Le Vieux et la Vieille, 95 et 94 ans, vivent dans l'isolement. Chaque jour, ils trompent l'ennui, ressassent les mêmes souvenirs, rêvent du poste de "quelque chose en chef" que lui aurait mérité d'occuper. Surtout, le Vieux a un message d'importance à délivrer à l'humanité avant sa mort. Alors, ils invitent toutes leurs connaissances. Tous viennent mais personne ne se montre. À chaque nouveau convive invisible, on offre une chaise. Peu à peu l'espace manque, spectateurs et personnages étouffent peu à peu dans cette farce tragique. Tsilla Chelton et Jacques Mauclair ont été les premiers à reconnaître et défendre le talent de Ionesco, créant plus d'une dizaine de ses pièces. Un amour et une authenticité intacts dans cette adaptation télévisuelle, complétés d'une veine comique indémodable.
"Monsieur l'impertinent, vous avez beau faire, vous deviendrez charmant sur ma parole, je l'ai entrepris." L'histoire est celle d'un jeune Parisien à qui ses parents ont trouvé un bon parti, fille de comte. Mais à son arrivée chez eux, le beau garçon - dont les codes parisiens sont à mille lieues des règles de bienséance en vigueur en province - ne saurait ouvrir son coeur à la charmante personne qui lui est destinée. Piquée, cette dernière décide de le corriger de son arrogance tandis qu'une ancienne amante fait le voyage pour empêcher le mariage. Alliance du maître et du valet, complicité de la maîtresse et de la servante, ce chassé-croisé amoureux s'emballe entre conspirations badines et ébullition des sentiments. La troupe de la Comédie-Française, dirigée avec brio par Clément Hervieu-Léger, se joue des ridicules et redonne vie à une pièce méconnue de Marivaux.
"Quand l'amour parle, il est le maître, et il parlera." Araminte a trois grandes qualités qui la distinguent de toutes les autres femmes : elle est belle, elle est riche, elle est veuve. Il n'est pas étonnant qu'elle soit doublement courtisée, par le Comte et par Dorante. Ce dernier, garçon de bonne mine mais complètement ruiné, parvient à se faire engager chez elle en tant qu'intendant. Il retrouve là Dubois, un de ses anciens serviteurs avec qui il entreprend de conquérir le coeur d'Araminte. Évidemment, il va falloir ruser pour se faire aimer... Jean Piat met en scène avec jubilation et interprète avec malice les ambiguïtés de ces Fausses Confidences, oscillant entre la cruauté des stratagèmes de Dubois et l'amour sincère ressenti par Dorante, entre le paraître et le vrai.
Dans cette oeuvre majeure de Paul Claudel, "la scène est le monde". Tour à tour dramatique et mystique, poétique et comique, lyrique et familier, Le Soulier de satin constitue une somme extraordinaire et foisonnante.
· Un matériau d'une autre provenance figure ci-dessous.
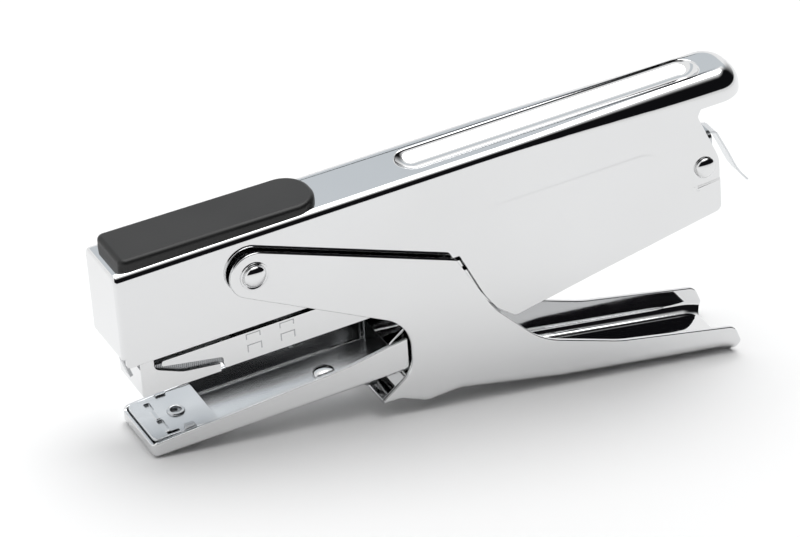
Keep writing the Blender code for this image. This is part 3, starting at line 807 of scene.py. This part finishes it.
def coil_spring():
    """The spring round the pusher rod, as its real coils. It is one fixed mesh that moves with the feeder."""
    low, high = 46.5, 174.6
    rod = -7.8
    radius = 2.05
    per_turn = 14
    count = 52 * per_turn
    points = []
    for i in range(count + 1):
        angle = 2 * math.pi * i / per_turn
        u = low + (high - low) * i / count
        points.append((u, radius * math.cos(angle), rod + radius * math.sin(angle)))
    curve = bpy.data.curves.new("coil", "CURVE")
    curve.dimensions = "3D"
    curve.bevel_depth = 0.26
    curve.bevel_resolution = 1
    curve.use_fill_caps = True
    spline = curve.splines.new("POLY")
    spline.points.add(len(points) - 1)
    for point, place in zip(spline.points, points):
        point.co = (*place, 1)
    drawn = bpy.data.objects.new("coil", curve)
    bpy.context.scene.collection.objects.link(drawn)
    graph = bpy.context.evaluated_depsgraph_get()
    mesh = bpy.data.meshes.new_from_object(drawn.evaluated_get(graph))
    bpy.data.objects.remove(drawn)
    piece = bpy.data.objects.new("pusher_coil", mesh)
    bpy.context.scene.collection.objects.link(piece)
    mesh.transform(IN_FRAME)
    mesh.shade_smooth()
    mesh.materials.append(SPRING_STEEL)
    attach(piece, "feeder")
    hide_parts("pusher_spring")
    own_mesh(piece)


def staples():
    """The strip, with a groove between each staple and the next."""
    crown = -4.05
    pitch = 0.55
    sheet = Sheet()
    half, wire = 6.4, 0.5
    inner = half - wire
    foot = crown - 6.0
    section = [(-half, foot), (-half, crown), (half, crown), (half, foot)]
    section += [(inner, foot), (inner, crown - wire), (-inner, crown - wire), (-inner, foot)]
    u = 7.4
    while u < 32.0:
        plate(section, u, u + pitch - 0.03, "section", 0.1, sheet, steps=1)
        u += pitch
    settle(as_object(sheet, "staples"), "magazine", WIRE, "staple_wire", "staple_strip")


def release_tongue():
    outer = [(176.3, 7.5), (179.4, 6.6, 2), (183.4, -2.0, 40), (186.2, -8.7, 25), (189.0, -12.0)]
    inner = [(188.6, -12.3), (185.8, -8.9, 25), (183.0, -2.1, 40), (179.1, 6.1, 2), (176.3, 7.0)]
    piece = as_object(plate(rounded(outer + inner), -2.8, 2.8, "side", 0.12), "thumb_tongue")
    settle(piece, "tongue", NICKEL, "spring_steel", "release_tongue")


def staple_marks():
    """Plain outlines of staples stamped in the magazine's near side: short legs above, long legs below."""
    sheet = Sheet()
    half, line = 2.1, 0.3
    for middle, crown, leg in ((37.4, -3.6, 1.6), (47.1, -3.6, 1.6), (37.6, -7.0, 2.3), (47.2, -7.0, 2.3)):
        corners = [(-half, -leg), (-half, 0), (half, 0), (half, -leg), (half - line, -leg)]
        corners += [(half - line, -line), (line - half, -line), (line - half, -leg)]
        outline = [(middle + across, crown + up) for across, up in corners]
        plate(outline, -CHANNEL_HALF - 0.03, -CHANNEL_HALF + 0.1, "side", 0.02, sheet, steps=1)
    settle(as_object(sheet, "staple_marks"), "magazine", SPRING_STEEL, "steel")


CARRIED = {
    "driver_block": INNER_PLASTIC, "staple_pusher": INNER_PLASTIC, "driver_blade": STEEL,
    "pivot_spacer_left": STEEL, "pivot_spacer_right": STEEL, "magazine_channel": CHROME,
    "magazine_nose": CHROME, "staple_rail": STEEL, "magazine_bridge": STEEL, "feeder_end_plate": STEEL,
    "pusher_rod": STEEL, "front_guide_leaf": SPRING_STEEL, "magazine_return_spring": SPRING_STEEL,
    "handle_leaf_spring": SPRING_STEEL,
}


def carried_nodes():
    """The CAD nodes whose shape is right stay, with better materials."""
    for name, finish in CARRIED.items():
        mesh = NODES[name].data
        mesh.materials.clear()
        mesh.materials.append(finish)


# Studio ---------------------------------------------------------------------------------------------


def studio():
    bpy.ops.mesh.primitive_plane_add(size=40, location=(0, 0, cad_box[0].z))
    floor = bpy.context.object
    floor.name = "floor"
    pale = bpy.data.materials.new("floor")
    pale.use_nodes = True
    shader = pale.node_tree.nodes["Principled BSDF"]
    shader.inputs["Base Color"].default_value = (0.9, 0.9, 0.9, 1)
    shader.inputs["Roughness"].default_value = 0.9
    floor.data.materials.append(pale)
    lamp = bpy.data.lights.new("overhead", "AREA")
    lamp.shape = "DISK"
    lamp.size = 3.0
    lamp.energy = 60
    overhead = bpy.data.objects.new("overhead", lamp)
    overhead.location = (0.3, 0.5, 3.0)
    overhead.rotation_euler = (Vector((0, 0, 0)) - overhead.location).to_track_quat("-Z", "Y").to_euler()
    bpy.context.scene.collection.objects.link(overhead)


def room():
    """A white room with a dark opening in front and a grey-blue panel low on the far side."""
    world = bpy.data.worlds.new("room")
    world.use_nodes = True
    bpy.context.scene.world = world
    tree = world.node_tree
    link = tree.links.new
    background = tree.nodes["Background"]
    coordinates = tree.nodes.new("ShaderNodeTexCoord")
    parts = tree.nodes.new("ShaderNodeSeparateXYZ")
    link(coordinates.outputs["Generated"], parts.inputs[0])

    def math_node(operation, first, second=None, clamp=False):
        node = tree.nodes.new("ShaderNodeMath")
        node.operation = operation
        node.use_clamp = clamp
        for socket, value in zip(node.inputs, (first, second)):
            if value is None:
                continue
            if isinstance(value, (int, float)):
                socket.default_value = value
            else:
                link(value, socket)
        return node.outputs[0]

    def band(value, low, high, soft, soft_high=None):
        rising = tree.nodes.new("ShaderNodeMapRange")
        falling = tree.nodes.new("ShaderNodeMapRange")
        top = soft_high or soft
        for node, start, end in ((rising, low - soft, low + soft), (falling, high + top, high - top)):
            node.interpolation_type = "SMOOTHSTEP"
            node.inputs["From Min"].default_value = start
            node.inputs["From Max"].default_value = end
            link(value, node.inputs["Value"])
        return math_node("MULTIPLY", rising.outputs["Result"], falling.outputs["Result"])

    def mix(factor, first, second):
        node = tree.nodes.new("ShaderNodeMix")
        node.data_type = "RGBA"
        link(factor, node.inputs["Factor"])
        for socket, value in ((node.inputs[6], first), (node.inputs[7], second)):
            if isinstance(value, tuple):
                socket.default_value = (*value, 1)
            else:
                link(value, socket)
        return node.outputs[2]

    height = math_node("ARCSINE", parts.outputs["Z"])
    facing = math_node("ARCTAN2", parts.outputs["X"], math_node("MULTIPLY", parts.outputs["Y"], -1.0))
    degrees = math.radians
    dark = math_node("MULTIPLY", band(height, degrees(3), degrees(57), degrees(2.5), degrees(11)),
                     band(facing, degrees(-62), degrees(116), degrees(9), degrees(24)))
    far = math_node("MULTIPLY", band(height, degrees(33), degrees(43.5), degrees(1.2)),
                    band(math_node("ABSOLUTE", facing), degrees(110), degrees(190), degrees(12)))
    color = mix(far, (1.0, 1.0, 1.0), (0.66, 0.70, 0.735))
    color = mix(dark, color, (0.006, 0.006, 0.007))
    link(color, background.inputs["Color"])
    background.inputs["Strength"].default_value = 1.05


def camera():
    """The view: from the front left, above, with a long lens and a slight roll."""
    data = bpy.data.cameras.new("view")
    data.lens = 202.5
    data.sensor_width = 36.0
    data.clip_end = 100
    made = bpy.data.objects.new("view", data)
    bpy.context.scene.collection.objects.link(made)
    right = Vector((0.88461, -0.45631, 0.09616))
    up = Vector((0.15484, 0.48193, 0.86242))
    back = right.cross(up)
    stand = Matrix.Translation((-0.53142, -0.88846, 0.62915))
    made.matrix_world = stand @ Matrix((right, up, back)).transposed().to_4x4()
    bpy.context.scene.camera = made


camera()
studio()
room()
upper_housing()
head_cap()
pivots()
lower_handle()
anvil_arm()
anvil_plate()
coil_spring()
staples()
release_tongue()
staple_marks()
carried_nodes()
bpy.context.scene.view_settings.view_transform = "Standard"
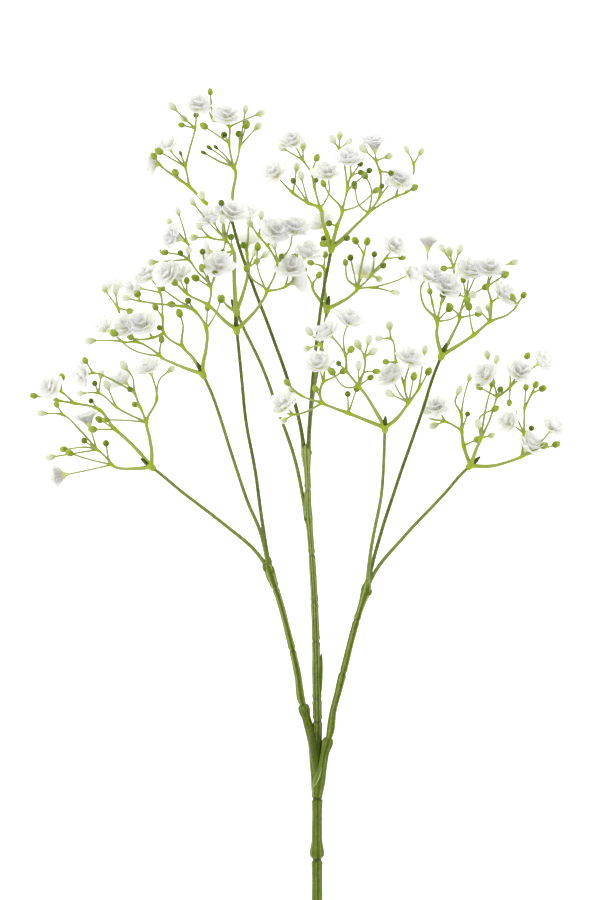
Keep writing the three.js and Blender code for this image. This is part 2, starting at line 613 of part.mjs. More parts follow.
const MAIN_STEM = [
  [STEM_X, CUT_END_Y, 2.05],
  [STEM_X, -192.6, 2.15],
  [STEM_X, -191, 2.8],
  [STEM_X, FOOT_RING_Y, FOOT_RING_RADIUS],
  [STEM_X, -188.4, 2.7],
  [STEM_X, -186.8, 2.1],
  [STEM_X, -169, STEM_RADIUS],
  [STEM_X, -167.6, 1.85],
  [STEM_X, -166.2, STEM_RADIUS],
  [STEM_X, -146, STEM_RADIUS],
  [STEM_X, -144.6, 1.85],
  [STEM_X, -143.2, STEM_RADIUS],
  [STEM_X, -111.4, STEM_RADIUS],
  [STEM_X, -110, 1.85],
  [STEM_X, -108.8, 2.6],
  [STEM_X, -107, FOOT_RING_RADIUS],
  [STEM_X, -105, 2.6],
  [STEM_X, -103.8, STEM_RADIUS],
  [STEM_X, -86.6, STEM_RADIUS],
  [STEM_X, -85.2, 1.9],
  [STEM_X, -83.6, STEM_RADIUS],
  [5.7, -66, 1.9],
  [5.9, -55.4, 1.8],
  [5.9, -54, 1.5],
  [5.9, -52.6, 1.8],
  [5.8, -46.4, 1.8],
  [5.7, -45, 1.5],
  [5.7, -43.6, 1.8],
  [5.3, -23.4, 1.75],
  [5.2, -22, 1.35],
  [5.1, -20.6, 1.7],
  [4.8, -7.4, 1.5],
  [4.7, -6, 1.15],
  [4.6, -4.6, 1.5],
  [3.6, 11.6, 1.4],
  [3.5, 13, 1.1],
  [3.4, 14.4, 1.4],
  [2.7, 23.5, 1.4],
  [2.3, 28, 1.9],
  [2.1, 31.5, 1.4],
  [2, 39, 1.15],
  [1.9, 40.6, 1.35],
  [1.5, 49.5, 1.35],
  [1.3, 53.5, 2.2],
  [1.3, 57, 1.8],
];

const LEFT_SOCKET = [
  [5.3, -82, 1.9], [4.8, -71, 2.1], [3.9, -62.5, 2], [2, -55, 1.8], [1, -51.5, 1.9],
  [0.4, -49.4, 2.25], [0, -47.6, 1.95],
];
const RIGHT_SOCKET = [
  [5.9, -84.4, 1.9], [6.6, -78, 2.5], [7.9, -71.5, 1.9], [9, -66, 1.8], [9.9, -62.8, 2.25],
  [10.4, -61, 1.95],
];
const LEFT_BRANCH = [
  [-0.6, -45.6, 1.35], [-2, -36, 1.35], [-3.9, -26.9, 1.3], [-4.2, -25.5, 1.05], [-4.6, -24.1, 1.35],
  [-6, -18, 1.3], [-9.5, -5, 1.25], [-10.9, -0.6, 1.05], [-11.5, 1, 1.4], [-13.3, 6, 2.1],
  [-14.1, 9.5, 1.6],
];
const RIGHT_BRANCH = [
  [10.9, -58.8, 1.35], [12.2, -50, 1.35], [14.2, -42, 1.35], [15.5, -36.5, 1.6], [16, -34.6, 1.2],
  [16.5, -33, 1.45], [19, -23, 1.35], [21.3, -14.4, 1.3], [21.7, -13, 1.05], [22.1, -11.6, 1.35],
  [24, -5.5, 1.5], [25.3, -1.5, 2.1], [26, 2, 1.6],
];

// Heights of the side sockets and branches above the surface, from root to collar.
const LEFT_RISE = { socket: [11.4, 13.2], branch: [13.35, 24] };
const RIGHT_RISE = { socket: [12.6, 15.2], branch: [15.35, 24] };

const STALKS = {
  main_stem: {
    spray_top_left: [[0.4, 54], [-0.5, 62], [-3.3, 74], [-12, 100], [-20, 121], [-26, 138]],
    spray_back_left: [[1.4, 27], [0, 36], [-4, 54], [-9.5, 69.5], [-17, 90], [-24, 104.5]],
    spray_top: [[2, 54], [3, 72], [4.5, 90], [8, 118]],
    spray_back: [[2.2, 54], [3.6, 74], [6.6, 92], [8.8, 106]],
  },
  left_branch: {
    spray_left_low: [[-14, 7.5], [-19, 14.5], [-30, 24], [-50, 39.5], [-56, 44.5]],
    spray_left_middle: [[-13.8, 7.5], [-17, 22], [-22, 34], [-29, 55], [-37, 79]],
    spray_left_high: [[-13.4, 7.5], [-16, 24], [-20, 52], [-22, 62], [-25, 90]],
  },
  right_branch: {
    spray_right_high: [[25.6, 0], [29, 14], [38, 43], [48, 72], [52.5, 86]],
    spray_right_middle: [[25.6, 0], [27, 14], [31.5, 40], [32.2, 54]],
    spray_right_low: [[25.7, 0], [28.5, 5.5], [42, 22], [58, 39], [64, 46]],
  },
};

// ---------------------------------------------------------------------------------------------------
// Pieces
// ---------------------------------------------------------------------------------------------------

// Points of a flat route raised evenly by length from one height to another.
function raised(flat, from, to) {
  const lengths = [0];
  for (let i = 1; i < flat.length; i += 1) {
    const [[x0, y0], [x1, y1]] = [flat[i - 1], flat[i]];
    lengths.push(lengths[i - 1] + Math.hypot(x1 - x0, y1 - y0));
  }
  const total = lengths[flat.length - 1];
  return flat.map(([x, y], i) => point(x, y, from + ((to - from) * lengths[i]) / total));
}

// A stem part's stations from its [x, y, radius] list and the heights of its two ends.
function stations(list, from, to) {
  return raised(list, from, to).map((at, i) => ({ at, radius: list[i][2] }));
}

// The collar's height on the node that a stalk grows from.
const collarHeight = {
  main_stem: ([, y]) => stemHeight(y),
  left_branch: () => LEFT_RISE.branch[1],
  right_branch: () => RIGHT_RISE.branch[1],
};

// A stalk's points from its collar through its spray's hub to its bare tip.
function stalkPoints(node, spray, flat) {
  const [x, y, z] = SPRAYS[spray].hub;
  const points = raised([...flat, [x, y]], collarHeight[node](flat[0]), z);
  const hub = points[points.length - 1];
  const along = hub.clone().sub(points[points.length - 2]).normalize();
  return { points: [...points, hub.clone().addScaledVector(along, TIP_LENGTH)], hub, along };
}

function stalk(node, spray, flat) {
  const { points } = stalkPoints(node, spray, flat);
  const hubAt = points.length - 2;
  return limb(points.map((at, i) => {
    const share = Math.min(1, i / hubAt);
    return { at, radius: THREE.MathUtils.lerp(STALK_FOOT_RADIUS, STALK_TOP_RADIUS, share) };
  }), STALK_SIDES);
}

const stalksOf = (node) => (
  Object.entries(STALKS[node]).map(([spray, flat]) => stalk(node, spray, flat))
);

// The stations of a straight limb of one radius, from a point to reaches along a direction.
const straight = (from, along, reaches, radius) => (
  reaches.map((reach) => ({ at: from.clone().addScaledVector(along, reach), radius }))
);

// The middle of a socket's top, and the direction that it opens in.
function mouthOf(socket) {
  const top = socket[socket.length - 1].at;
  return { top, along: top.clone().sub(socket[socket.length - 2].at).normalize() };
}

// The blind hole in a socket's top, along its last stretch, with room for the plug.
function socketHole(socket) {
  const { top, along } = mouthOf(socket);
  const reaches = [-SOCKET_DEPTH, SOCKET_CUT_PAST];
  return limb(straight(top, along, reaches, SOCKET_HOLE_RADIUS), STEM_SIDES);
}

// The plug at a branch's foot, which stands in the socket clear of its floor and wall.
function plugStations(socket) {
  const { top, along } = mouthOf(socket);
  return straight(top, along, [PLUG_FLOOR_GAP - SOCKET_DEPTH, PLUG_PAST], PLUG_RADIUS);
}

const leftSocket = stations(LEFT_SOCKET, ...LEFT_RISE.socket);
const rightSocket = stations(RIGHT_SOCKET, ...RIGHT_RISE.socket);

function mainStem() {
  const shaft = MAIN_STEM.map(([x, y, radius]) => ({ at: point(x, y, stemHeight(y)), radius }));
  const limbs = [shaft, leftSocket, rightSocket].map((list) => limb(list, STEM_SIDES));
  const whole = join([...limbs, ...stalksOf('main_stem')]);
  return laidOnSurface(whole.subtract(join([leftSocket, rightSocket].map(socketHole))));
}

function sideBranch(node, socket, list, rise) {
  const shaft = [...plugStations(socket), ...stations(list, ...rise)];
  return laidOnSurface(join([limb(shaft, STEM_SIDES), ...stalksOf(node)]));
}

// The bead that a spray's arms grow from, along the stalk that runs through it.
function hubBead(hub, along) {
  const bead = HUB_PROFILE.map(([reach, radius]) => (
    { at: hub.clone().addScaledVector(along, reach), radius }
  ));
  return limb(bead, HUB_SIDES);
}

const hubHole = (hub, along) => limb(straight(hub, along, HUB_HOLE_REACH, HUB_HOLE_RADIUS), HUB_SIDES);

// The limbs of a spray as { end, points, thick }. A route grows from the nearest point that is already
// there, and the first route from a bare twig's end carries that twig on.
function limbsOf(hub, routes) {
  const limbs = [];
  const grown = [hub];
  for (const { end, lift, points: flat } of routes) {
    const [x, y] = flat[0];
    const reach = (other) => Math.hypot(other.x - x, other.y - y);
    const root = grown.reduce((nearest, other) => (reach(other) < reach(nearest) ? other : nearest));
    const points = raised([[root.x, root.y], ...flat.slice(1)], root.z, root.z + lift).slice(1);
    grown.push(...points);
    const endsAtRoot = (other) => other.points[other.points.length - 1] === root;
    const bare = limbs.find((other) => other.end === 'twig' && endsAtRoot(other));
    if (bare) {
      bare.points.push(...points);
      bare.end = end;
    } else {
      limbs.push({ end, points: [root, ...points], thick: root === hub });
    }
  }
  return limbs;
}

// A route's points without those that it passes nearly straight.
function straightened(points) {
  const kept = [points[0]];
  for (let i = 1; i + 1 < points.length; i += 1) {
    const line = new THREE.Line3(kept[kept.length - 1], points[i + 1]);
    const nearest = line.closestPointToPoint(points[i], true, point(0, 0, 0));
    if (nearest.distanceTo(points[i]) > BEND_KEPT) kept.push(points[i]);
  }
  return [...kept, points[points.length - 1]];
}

// A spray's limb as a solid, with the bud or bloom that it ends in.
function limbSolid({ end, points, thick }) {
  const line = straightened(points);
  const last = line.length - 1;
  const [root, next, tip] = [line[0], line[1], line[last]];
  const along = tip.clone().sub(line[last - 1]).normalize();
  const foot = thick ? ARM_RADIUS : TWIG_RADIUS;
  const body = line.slice(1).map((at, i) => (
    { at, radius: THREE.MathUtils.lerp(foot, TWIG_RADIUS, (i + 1) / last) }
  ));
  const start = [
    { at: root, radius: 0 },
    { at: root.clone().lerp(next, ROOT_LENGTH / root.distanceTo(next)), radius: foot },
  ];
  if (end === 'twig') return limb([...start, ...body], TWIG_SIDES);
  const stem = [...start, ...body.slice(0, -1)];
  if (end === 'bloom' || end === 'trumpet') {
    const tilt = end === 'trumpet' || along.z < STEEP_FALL ? 0 : BLOOM_TILT;
    const facing = along.clone().add(point(0, 0, tilt)).normalize();
    const calyx = { at: tip.clone().addScaledVector(facing, -BLOOM_DEPTH), radius: TWIG_RADIUS };
    return bloomLimb([...stem, calyx], facing, TWIG_SIDES);
  }
  const half = BUD_LENGTH[end] / 2;
  const bud = [[-half, TWIG_RADIUS], [BUD_WIDEST * half, BUD_RADIUS[end]], [half, 0]];
  const knob = bud.map(([reach, radius]) => ({ at: tip.clone().addScaledVector(along, reach), radius }));
  return limb([...stem, ...knob], TWIG_SIDES);
}

function spray(name, node, flat) {
  const { hub, along } = stalkPoints(node, name, flat);
  const limbs = limbsOf(hub, SPRAYS[name].routes).map(limbSolid);
  const whole = join([hubBead(hub, along), ...limbs]);
  return laidOnSurface(whole.subtract(hubHole(hub, along)));
}

// ---------------------------------------------------------------------------------------------------
// The stem and its sprays
// ---------------------------------------------------------------------------------------------------

const stemPlastic = new THREE.MeshStandardMaterial({ color: 0x5f7323, roughness: 0.55, metalness: 0 });
const branchPlastic = new THREE.MeshStandardMaterial({ color: 0x667a2a, roughness: 0.55, metalness: 0 });
const sprayPlastic = new THREE.MeshStandardMaterial({ color: 0xc3d68c, roughness: 0.5, metalness: 0 });

const left = sideBranch('left_branch', leftSocket, LEFT_BRANCH, LEFT_RISE.branch);
const right = sideBranch('right_branch', rightSocket, RIGHT_BRANCH, RIGHT_RISE.branch);
const stem = new THREE.Group();
stem.add(meshOf('main_stem', mainStem(), stemPlastic));
stem.add(meshOf('left_branch', left, branchPlastic));
stem.add(meshOf('right_branch', right, branchPlastic));
for (const [node, stalks] of Object.entries(STALKS)) {
  for (const [name, flat] of Object.entries(stalks)) {
    stem.add(meshOf(name, spray(name, node, flat), sprayPlastic));
  }
}

export default stem;
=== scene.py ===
"""Looks of an artificial gypsophila stem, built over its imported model.

A moulded green stem forks in three. Ten stalks leave its collars, and each carries a spray: a bead
with branching twigs that end in round buds and in small double blooms of white cloth. Shapes are
worked out in millimetres and go into Blender in metres. +Y runs from the cut end to the tips, and
+Z up from the surface that the stem lies on.
"""

import logging
import math
import random
from collections.abc import Sequence
from dataclasses import dataclass, field
from enum import Enum
from functools import partial

import bpy
import numpy as np
from mathutils import Matrix, Vector


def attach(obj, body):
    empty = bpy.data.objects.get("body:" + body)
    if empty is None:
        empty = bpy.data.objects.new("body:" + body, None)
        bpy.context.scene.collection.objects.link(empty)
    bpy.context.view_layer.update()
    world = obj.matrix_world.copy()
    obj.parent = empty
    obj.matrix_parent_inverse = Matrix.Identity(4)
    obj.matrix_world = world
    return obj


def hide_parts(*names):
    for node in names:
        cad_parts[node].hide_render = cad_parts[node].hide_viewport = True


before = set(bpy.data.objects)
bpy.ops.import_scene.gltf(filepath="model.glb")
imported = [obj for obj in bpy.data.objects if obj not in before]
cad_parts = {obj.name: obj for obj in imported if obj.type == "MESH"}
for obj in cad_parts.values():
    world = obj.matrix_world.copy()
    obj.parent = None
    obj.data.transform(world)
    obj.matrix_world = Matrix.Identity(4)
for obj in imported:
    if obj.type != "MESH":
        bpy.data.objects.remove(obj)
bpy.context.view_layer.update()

LOG = logging.getLogger("gypsophila")
MM = 0.001

Spot = tuple[float, float]
Place = tuple[float, float, float]
Paint = tuple[float, float, float, float]


# -------------------- Shader maths --------------------


def paint(red: int, green: int, blue: int) -> Paint:
    """A paint colour from 0 to 255 as the linear numbers that a shader takes.

    Args:
        red: red, 0 to 255.
        green: green, 0 to 255.
        blue: blue, 0 to 255.

    Returns:
        Linear red, green and blue, and an alpha of 1.
    """
    def linear(level: float) -> float:
        """One channel without its gamma."""
        return level / 12.92 if level <= 0.04045 else ((level + 0.055) / 1.055) ** 2.4

    return (linear(red / 255), linear(green / 255), linear(blue / 255), 1.0)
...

L'action se déroule sur vingt ans au temps des conquêtes espagnoles. Rodrigue, le héros, est passionnément amoureux d'une femme mariée, Prouhèze, à laquelle il devra renoncer. Celle-ci, après la mort de son mari, épousera Don Camille, un officier qui la tient à sa merci, et refusera de se donner à Rodrigue, à la fois pour ne pas être infidèle au sacrement du mariage et pour ne pas décevoir la passion d'un amant dont le désir infini ne saurait tolérer de limites humaines. Créée pour la Cour d'honneur du Palais des Papes au festival d'Avignon en 1987, cette première mise en scène du texte intégral du Soulier de satin a été donnée au Théâtre de Chaillot puis en tournée dans quelques villes en 1988. Elle n'a ensuite jamais été reprise.
Au lendemain de la fusillade du Champ-de-Mars du 17 juillet 1791, des bateleurs entreprennent de jouer les principaux événements des deux années qui viennent de s'écouler : de la réunion des États généraux à la proclamation de la loi martiale, en passant par la prise de la Bastille, la Grande Peur, et la nuit du 4 août. Dans une grande liesse populaire, ils tentent de montrer le détournement des espoirs, l'explosion de la joie puis l'effondrement du rêve d'égalité des droits. Pour ce faire, les bateleurs utilisent toutes les formes théâtrales, de la pantomime à la tragédie, des marionnettes à l'opéra-bouffe. Ils repré- sentent ainsi les personnages importants ou humbles de cette année décisive et prennent à leur compte la phrase de Saint-Just : "La Révolution doit s'arrêter à la perfection du bonheur".